I must first note that corn maze is always a delightful event, and I am immensely grateful to the organizers and the maze designers for any chance to race in the corn.
That said, this year's maze looks somewhat uninteresting. There are two classes of corn maze:
- Maze Type 1: There is essentially only one path between two points, and the challenge is to spot it and avoid dead-ends. Example from SLOC 2011
- Type 2: there are many paths, and the challenge is to determine which is fastest to execute (not necessarily the shortest); numerous examples, standouts include 2011 Mike's, 2013 Mike's, 2014 Mike's.
There are some borderline cases, of course -
last year's Mike's Maze leaned heavily to Type 1; for most controls, there's only 1 or 2 plausible routes, and the main challenge is to avoid traps.
In my view, the pinnacle of corn maze orienteering is a good type 2 maze - lots of options for routes between two points, many chances to get confused, extremely high frequency of map reading. Long periods of required dead running during which you can't get lost are thoroughly uninteresting.

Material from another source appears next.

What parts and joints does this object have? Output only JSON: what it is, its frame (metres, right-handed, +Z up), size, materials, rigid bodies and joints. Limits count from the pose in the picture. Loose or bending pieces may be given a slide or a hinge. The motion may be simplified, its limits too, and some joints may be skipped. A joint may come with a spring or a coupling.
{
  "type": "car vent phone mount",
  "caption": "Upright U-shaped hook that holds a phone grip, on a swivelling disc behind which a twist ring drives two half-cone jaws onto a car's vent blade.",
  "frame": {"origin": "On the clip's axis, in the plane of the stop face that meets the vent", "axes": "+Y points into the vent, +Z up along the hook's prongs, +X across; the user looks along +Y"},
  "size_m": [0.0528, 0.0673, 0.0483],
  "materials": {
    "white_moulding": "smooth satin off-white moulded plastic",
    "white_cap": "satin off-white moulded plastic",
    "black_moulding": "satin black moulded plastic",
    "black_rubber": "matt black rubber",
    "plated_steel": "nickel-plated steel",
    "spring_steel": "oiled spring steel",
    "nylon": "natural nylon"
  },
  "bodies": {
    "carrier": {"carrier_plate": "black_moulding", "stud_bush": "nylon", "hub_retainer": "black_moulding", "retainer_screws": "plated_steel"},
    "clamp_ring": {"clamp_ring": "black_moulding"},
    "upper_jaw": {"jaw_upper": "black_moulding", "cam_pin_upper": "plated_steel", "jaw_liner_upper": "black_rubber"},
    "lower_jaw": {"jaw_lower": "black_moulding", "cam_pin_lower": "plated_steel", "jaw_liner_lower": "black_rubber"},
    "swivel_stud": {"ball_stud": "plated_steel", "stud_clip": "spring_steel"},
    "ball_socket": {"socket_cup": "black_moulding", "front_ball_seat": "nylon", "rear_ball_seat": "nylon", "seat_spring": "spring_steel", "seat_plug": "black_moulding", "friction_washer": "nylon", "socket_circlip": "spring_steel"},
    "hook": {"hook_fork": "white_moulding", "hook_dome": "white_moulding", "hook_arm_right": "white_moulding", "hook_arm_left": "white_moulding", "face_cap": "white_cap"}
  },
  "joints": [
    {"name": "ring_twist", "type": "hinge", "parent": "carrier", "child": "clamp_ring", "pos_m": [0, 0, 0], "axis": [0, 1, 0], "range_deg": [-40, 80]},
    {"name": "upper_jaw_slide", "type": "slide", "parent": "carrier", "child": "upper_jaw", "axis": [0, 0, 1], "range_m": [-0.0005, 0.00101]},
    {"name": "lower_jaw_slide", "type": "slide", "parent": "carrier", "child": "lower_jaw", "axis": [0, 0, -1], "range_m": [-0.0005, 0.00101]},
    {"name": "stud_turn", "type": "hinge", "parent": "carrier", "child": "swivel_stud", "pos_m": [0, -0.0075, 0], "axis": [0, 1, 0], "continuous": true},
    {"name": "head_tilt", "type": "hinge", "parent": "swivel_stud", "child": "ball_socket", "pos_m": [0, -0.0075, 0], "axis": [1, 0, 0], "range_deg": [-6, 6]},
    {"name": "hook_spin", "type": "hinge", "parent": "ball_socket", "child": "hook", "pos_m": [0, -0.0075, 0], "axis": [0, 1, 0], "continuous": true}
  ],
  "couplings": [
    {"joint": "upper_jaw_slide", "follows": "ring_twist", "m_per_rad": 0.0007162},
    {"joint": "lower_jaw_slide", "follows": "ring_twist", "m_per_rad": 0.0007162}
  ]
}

The 2017 maze looks to continue the tradition of 2016 - most legs will almost exclusively be Type 1, with only one reasonable route. Consider any leg going from anywhere in the "T" to anywhere in the "H" has to pass three choke points - the "RT" boundary, the "pale", and "dot". Transitioning between those 3 choke points is dead running with basically no decisions.

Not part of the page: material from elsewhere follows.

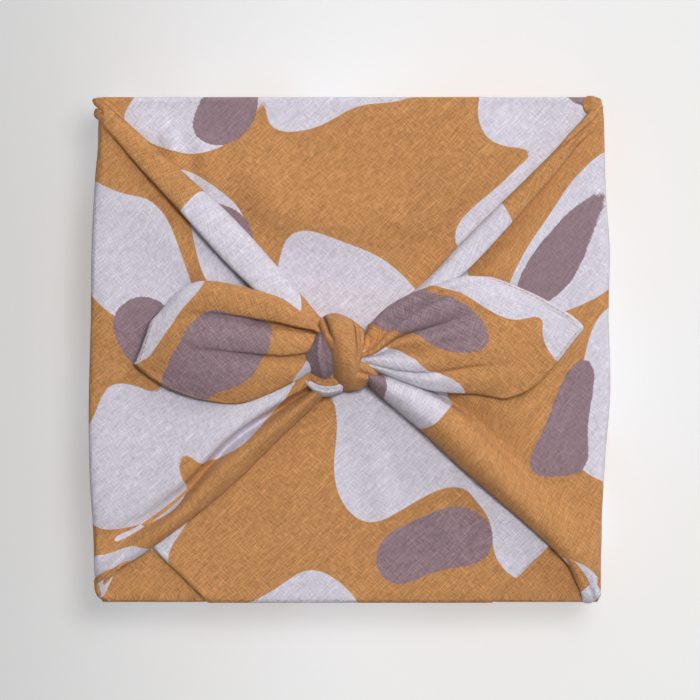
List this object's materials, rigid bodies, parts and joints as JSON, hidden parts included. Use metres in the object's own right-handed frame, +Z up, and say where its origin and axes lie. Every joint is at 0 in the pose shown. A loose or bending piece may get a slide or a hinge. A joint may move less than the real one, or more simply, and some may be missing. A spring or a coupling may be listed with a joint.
{
  "type": "furoshiki cloth wrap and gift box",
  "caption": "Flat square box wrapped in a square cloth that is knotted on top, with its tails spread as leaf-shaped ears.",
  "frame": {"origin": "middle of the wrap's underside, on the surface that it rests on", "axes": "+Z up out of the knot, +X and -X along the ears, -Y towards the side that the back corner hangs down"},
  "size_m": [0.26, 0.2514, 0.092],
  "materials": {
    "printed_cloth": "matt, slubby plain weave",
    "plain_card": "plain uncoated card"
  },
  "bodies": {
    "root": {"furoshiki_cloth": "printed_cloth", "gift_box": "plain_card"}
  },
  "joints": []
}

Compare this, for example, to the medium length leg 10-11 on the
2013 classic - there are about four plausible variants of two main options, straight and around to the right. On the most direct route, there are about ten decisions that have to be made at 3-5 second intervals. Consider the first leg on the
2011 Maze - it's diabolical, with perhaps five major variants of route. So many decisions, so many opportunities for errors of all sizes.
I think there are objective measures of quality - for instance, error rate. On the type 1-ish
2016 Maze, consider controls 7-11 (sample) on the classic course. On those 5 legs,
AP's splits indicate 21 mistakes among the 44 competitors with splits, i.e. 21 errors in 220 legs for a 9.5% error rate. On legs 7-11 of the 2013 classic, there were 42 errors for 35 competitors with splits, i.e 42 in 175 legs or a 24% error rate. Also, (without analysis), the errors in 2013 tended to be much larger than those on the 2016 course; there was more risk of catastrophe. Type 1 mazes are often runner's courses with comparatively few navigational choices, whereas type 2 mazes are navigationally interesting. Of course, it's possible to design a weaving complex type 1 maze and a trivial runner's type 2 maze; but type 1 mazes are about running between choke points, while type 2 mazes are about evaluating and executing many possible routes.
This year's maze only uses a small fraction of its area (say 25%) for interesting maze. The rest is dead space. One suggestion going forward: increase the complexity by overlaying a pattern behind whatever picture is used. The 2010 and 2011 mazes executed this very well, with a complex network behind the main image. Curved paths work best for this, as they limit visibility. Imagine if behind the "EARTH" logo, we had the block maze from the bottom bit of the
2010 Maze or the grid of paths from
2011 (even without the letter courtyards). That would be much more interesting.
I am very excited about this event, but I hope in the future, the corn mazes are more maze-like and Type 2.